After high school, I went to study art at the University of Utah in Salt Lake City, but I didn’t like the environment. I liked learning about art, but I didn’t feel like people were taking it very seriously or pushing me to do anything different. I knew that I had it in me to push myself and learn the things I needed to on my own, so I dropped out of school. Then I met an illustrator named Nate Williams, who inspired me to start doing illustrations for publications. I started painted every night, creating very surreal, comic-like drawings. And that’s where my real art education came from: teaching myself and working freelance jobs.

At night, I did piecemeal illustration work for independent magazines and newspapers, but I paid my bills through day jobs—and I had the weirdest day jobs (laughing). I worked at Burger King as a line cook, and it was awful. I recall having to wear an oversized Pocahontas t-shirt for some kind of promotion and having to walk outside to use the pay phone on the side of the road; I was wearing thePocahontas shirt and my fingers were burned and covered in bandages—I think that job was the lowest point in my life. I have also tiled bathrooms, loaded trucks at UPS, and worked at a mortgage company. None of those jobs actually relate to what I do now, but that’s how I made money while I was building a portfolio.

In 1999, I married a Southern girl, and we moved to Atlanta. I started working for a temp agency that happened to have Cartoon Network as a client, and I decided to show my portfolio to Cartoon Network’s art director. I didn’t really know how to turn on a computer at the time, so my published work was just a stack of paintings and drawings, but the art director and I hit it off. My work fit with what they were looking for: it was cartoony, fun, colorful, and surreal. I started working there in 2000, and I was so stoked.
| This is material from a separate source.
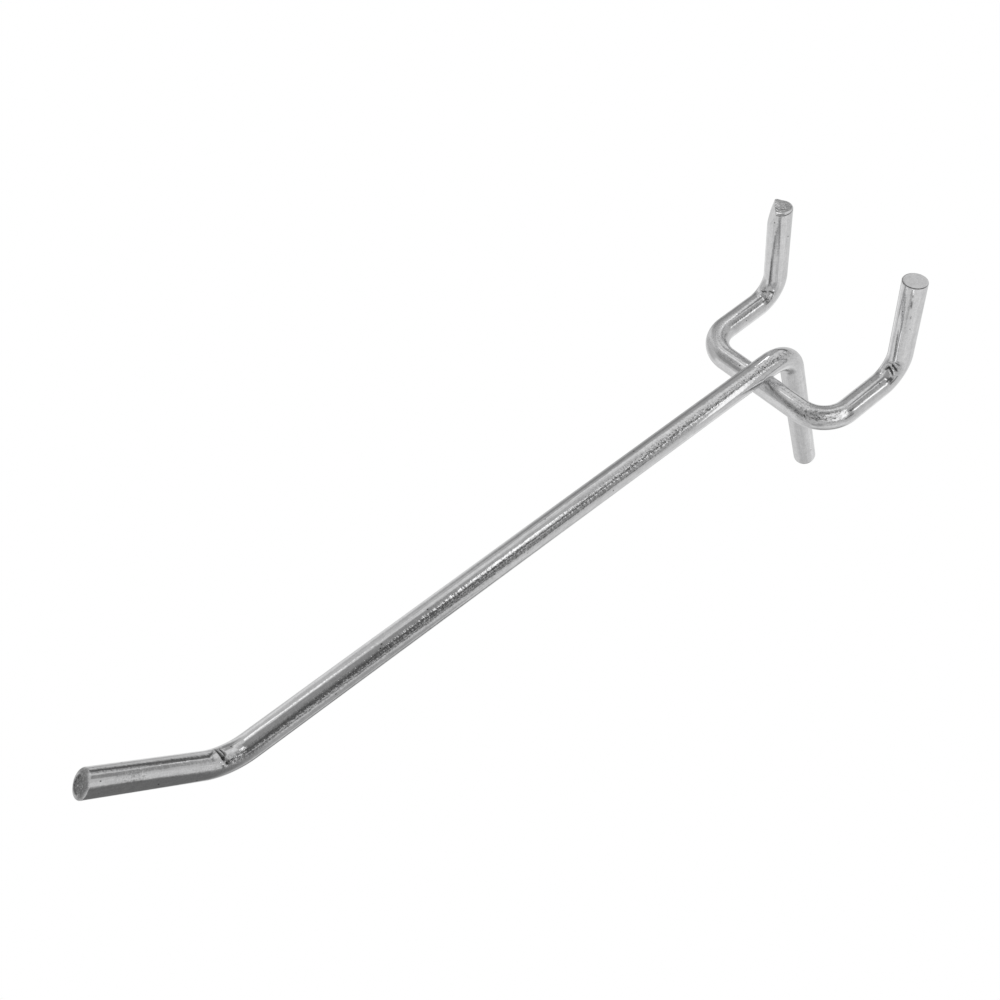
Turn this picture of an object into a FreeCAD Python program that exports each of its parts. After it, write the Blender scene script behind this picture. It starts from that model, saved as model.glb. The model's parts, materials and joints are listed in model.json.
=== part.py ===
# Pegboard hook: two bent steel wires welded at one crossing.
# The frame: +Z is up along the board, +Y points into the board and -Y out along the arm.
# The origin lies on the board's front face, midway between the two board holes.

import FreeCAD, Part
import math
import os

from FreeCAD import Vector

# Driving dimensions, in millimetres and degrees

wire_diameter = 3.76            # both wires, a nine gauge steel wire
hole_spacing = 25.4             # between the two board holes, centre to centre

# Arm wire: leg down the board's face, arm, and upturned tip
leg_length = 33.4               # from the leg's corner down to its end
leg_bend_radius = 6.0           # centre line of the bend between leg and arm
leg_end_rounding = 0.9
arm_length = 103.4              # from the leg's corner to the tip's corner
arm_rise = 13.2                 # climb of the arm away from the board
tip_length = 21.1               # from the tip's corner to its end
tip_turn = 46.0                 # turn of the tip above the arm
tip_bend_radius = 8.7
tip_end_rounding = 0.5
tip_cut_slant = 5.0             # the sheared end leans back at its top
tip_cut_skew = 13.5             # and faces a little to the left

# Cross wire: crossbar under the arm, two stubs through the board, two pegs behind it
crossbar_standoff = 8.1         # from the board's face to the crossbar's axis
crossbar_bend_radius = 4.9
stub_length = 16.0              # from the crossbar's axis to the peg's axis
stub_droop = 11.4               # fall of the stubs towards the back
peg_bend = 89.0                 # turn from a stub up into its peg
peg_bend_radius = 4.2
left_peg_length = 17.6          # from the stub's axis to the peg's end
right_peg_length = 18.7
left_peg_end_rounding = 0.25
right_peg_cut_slant = 8.0       # the sheared end falls towards the back, and stays sharp

# Pinched bevel on the end of the left peg
bevel_length = 3.0              # along the peg
bevel_depth = 1.0               # into the wire at the very end
bevel_turn = 50.0               # from straight outwards round towards the board

# Weld between the arm and the crossbar
weld_sink = 0.15                # how far the two wires are pressed into each other
weld_bead_radius = 1.75         # reach of the squeezed-out metal from the middle of the contact

# Dents that the bending tool left on the inside of three bends
dent_nose_radius = 0.9
dent_width = 1.4
dent_depth = 0.2
tip_dent_angle = 20.0           # along the tip's bend, from its outer end
peg_dent_angle = 35.0           # along each peg's bend, from the stub

wire_radius = wire_diameter / 2
cutter_size = 3 * wire_diameter
left, right = -1, 1
across = Vector(1, 0, 0)
inwards = Vector(0, 1, 0)
upright = Vector(0, 0, 1)


def tangent(degrees):
    return math.tan(math.radians(degrees))


def turned(direction, axis, degrees):
    """A direction turned about an axis."""
    return FreeCAD.Rotation(axis, degrees).multVec(direction)


def rounded_corner(before, corner, after, bend_radius):
    """Start, centre, axis and angle of the arc that rounds a corner of a centre line."""
    arriving = (corner - before).normalize()
    leaving = (after - corner).normalize()
    angle = math.degrees(arriving.getAngle(leaving))
    start = corner - arriving * (bend_radius * tangent(angle / 2))
    axis = arriving.cross(leaving).normalize()
    centre = start + axis.cross(arriving) * bend_radius
    return start, centre, axis, angle


def round_run(start, end):
    """A straight stretch of wire."""
    along = end - start
    return Part.makeCylinder(wire_radius, along.Length, start, along)


def bent_wire(corners, bend_radii):
    """A round wire of straight runs, with an arc at each inner corner."""
    pieces = []
    run_start = corners[0]
    for before, corner, after, bend_radius in zip(corners, corners[1:], corners[2:], bend_radii):
        start, centre, axis, angle = rounded_corner(before, corner, after, bend_radius)
        pieces.append(round_run(run_start, start))
        section = Part.Face(Part.Wire(Part.makeCircle(wire_radius, start, corner - before)))
        pieces.append(section.revolve(centre, axis, angle))
        run_start = centre + turned(start - centre, axis, angle)
    pieces.append(round_run(run_start, corners[-1]))
    return pieces[0].fuse(pieces[1:]).removeSplitter()


def beyond(point, normal):
    """A block that fills the space on the far side of a flat cut."""
    block = Part.makeBox(cutter_size, cutter_size, cutter_size, Vector(-cutter_size / 2, -cutter_size / 2, 0))
    block.Placement = FreeCAD.Placement(point, FreeCAD.Rotation(upright, normal))
    return block


def round_end(wire, end, rounding):
    """Rounds the rim of the flat face nearest to one end of a wire."""
    flats = [face for face in wire.Faces if face.Surface.TypeId == "Part::GeomPlane"]
    end_face = min(flats, key=lambda face: face.CenterOfMass.distanceToPoint(end))
    return wire.makeFillet(rounding, end_face.OuterWire.Edges)


def tool_dent(before, corner, after, bend_radius, dent_angle):
    """The round nose of the bending tool, pressed into the inside of a bend."""
    start, centre, axis, _ = rounded_corner(before, corner, after, bend_radius)
    outwards = turned((start - centre).normalize(), axis, dent_angle)
    inner_surface = centre + outwards * (bend_radius - wire_radius)
    nose_centre = inner_surface + outwards * (dent_depth - dent_nose_radius)
    return Part.makeCylinder(dent_nose_radius, dent_width, nose_centre - axis * (dent_width / 2), axis)


# Where the arm wire crosses over the crossbar

crossing = Vector(0, -crossbar_standoff, crossbar_standoff * tangent(stub_droop))
arm_direction = turned(-inwards, across, -arm_rise)
weld_normal = arm_direction.cross(across)
arm_over_crossbar = crossing + weld_normal * (wire_diameter - weld_sink)


def make_arm_wire():
    back_along_arm = (-wire_radius - arm_over_crossbar.y) / arm_direction.y
    leg_corner = arm_over_crossbar + arm_direction * back_along_arm
    leg_end = leg_corner - upright * leg_length
    tip_corner = leg_corner + arm_direction * arm_length
    tip_direction = turned(arm_direction, across, -tip_turn)
    tip_end = tip_corner + tip_direction * tip_length
    uncut_end = tip_end + tip_direction * wire_radius
    wire = bent_wire([leg_end, leg_corner, tip_corner, uncut_end], [leg_bend_radius, tip_bend_radius])

    tip_top = tip_direction.cross(across)
    cut_normal = tip_direction + tip_top * tangent(tip_cut_slant) + across * (left * tangent(tip_cut_skew))
    wire = wire.cut(beyond(tip_end, cut_normal))
    wire = wire.cut(tool_dent(tip_end, tip_corner, leg_corner, tip_bend_radius, tip_dent_angle))
    wire = round_end(wire, tip_end, tip_end_rounding)
    return round_end(wire, leg_end, leg_end_rounding)


def side_corners(side, peg_length):
    """Crossbar corner, stub corner and peg end on one side, with the stubs level."""
    crossbar_corner = crossing + across * (side * hole_spacing / 2)
    stub_corner = crossbar_corner + inwards * stub_length
    peg_end = stub_corner + turned(inwards, across, peg_bend) * peg_length
    return [crossbar_corner, stub_corner, peg_end]


def bevel_cutter(peg_end, peg_direction):
    """A block that shears a slanting flat off the side of a peg's end."""
    outwards = turned(across * left, upright, bevel_turn)
    outwards = (outwards - peg_direction * outwards.dot(peg_direction)).normalize()
    flat_normal = outwards * bevel_length + peg_direction * bevel_depth
    return beyond(peg_end + outwards * (wire_radius - bevel_depth), flat_normal)


def make_cross_wire(arm_wire):
    left_side = side_corners(left, left_peg_length)
    right_side = side_corners(right, right_peg_length)
    peg_direction = turned(inwards, across, peg_bend)
    peg_back = peg_direction.cross(across)
    left_end = left_side[-1]
    right_end = right_side[-1]
    uncut_right_end = right_end + peg_direction * wire_radius

    bend_radii = [peg_bend_radius, crossbar_bend_radius, crossbar_bend_radius, peg_bend_radius]
    wire = bent_wire(left_side[::-1] + right_side[:-1] + [uncut_right_end], bend_radii)
    for corners in (left_side, right_side):
        wire = wire.cut(tool_dent(*corners, peg_bend_radius, peg_dent_angle))

    wire = wire.cut(bevel_cutter(left_end, peg_direction))
    wire = wire.cut(beyond(right_end, peg_direction + peg_back * tangent(right_peg_cut_slant)))
    wire = round_end(wire, left_end, left_peg_end_rounding)
    wire.rotate(crossing, across, -stub_droop)
    return wire.cut(arm_wire)


def make_weld_bead(arm_wire, cross_wire):
    """The ring of metal squeezed out round the contact of the two wires."""
    contact = (crossing + arm_over_crossbar) * 0.5
    return Part.makeSphere(weld_bead_radius, contact).cut(arm_wire).cut(cross_wire)


arm_wire = make_arm_wire()
cross_wire = make_cross_wire(arm_wire)
weld_bead = make_weld_bead(arm_wire, cross_wire)

os.makedirs("parts", exist_ok=True)
for name, shape in [("arm_wire", arm_wire), ("cross_wire", cross_wire), ("weld_bead", weld_bead)]:
    shape.Solids[0].exportStep("parts/" + name + ".step")
    box = shape.optimalBoundingBox()
    print(name, len(shape.Solids), "solid,", round(shape.Volume, 2), "mm3, valid:", shape.isValid())
    print("  from", [round(v, 2) for v in (box.XMin, box.YMin, box.ZMin)])
    print("  to  ", [round(v, 2) for v in (box.XMax, box.YMax, box.ZMax)])
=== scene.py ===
# %% [markdown]
# # A pegboard hook in bright zinc plated wire
#
# The hook is two round steel wires, bent cold and welded where they cross, and then plated with zinc.
# Its whole look is in three things: the true line of the wires, the marks that bending, shearing and
# welding left on them, and what the bright plating mirrors. The steps below take them in that order.
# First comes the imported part, which says how large everything is and where it goes.

import json
import math

import bpy
import numpy as np
from mathutils import Matrix, Quaternion, Vector, noise


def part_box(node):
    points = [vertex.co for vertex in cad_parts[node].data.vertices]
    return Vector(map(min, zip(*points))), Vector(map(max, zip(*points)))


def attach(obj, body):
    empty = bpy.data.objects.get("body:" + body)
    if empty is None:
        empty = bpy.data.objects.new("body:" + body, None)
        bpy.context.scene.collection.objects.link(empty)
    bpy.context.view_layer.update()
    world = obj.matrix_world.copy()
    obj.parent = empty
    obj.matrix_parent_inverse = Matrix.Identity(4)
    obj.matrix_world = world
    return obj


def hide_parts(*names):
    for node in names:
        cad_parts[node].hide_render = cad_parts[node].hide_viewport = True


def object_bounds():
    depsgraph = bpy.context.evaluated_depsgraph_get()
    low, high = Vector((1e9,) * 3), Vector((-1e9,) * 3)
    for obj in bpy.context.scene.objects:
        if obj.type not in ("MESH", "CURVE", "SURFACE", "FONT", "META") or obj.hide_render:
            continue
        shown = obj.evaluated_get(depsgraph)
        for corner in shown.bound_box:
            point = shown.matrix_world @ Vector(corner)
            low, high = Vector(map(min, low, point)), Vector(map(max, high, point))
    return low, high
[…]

Adult Swim launched shortly after that. Cartoon Network and Adult Swim are basically two offices on different sides of a highway: Cartoon Network is a more corporate office building, and Adult Swim is like the step-child, housed inside an old Turner Broadcasting warehouse—I think it used to be a carpet warehouse, actually (laughing). I asked to work with Adult Swim while they were still forming, and in 2003, I moved my office across the highway to start art directing for them full-time. But when Cartoon Network started creating Adventure Time and Regular Show a few years ago, I became more interested in working with them again, so I came back across the street, and now I have two offices (laughing).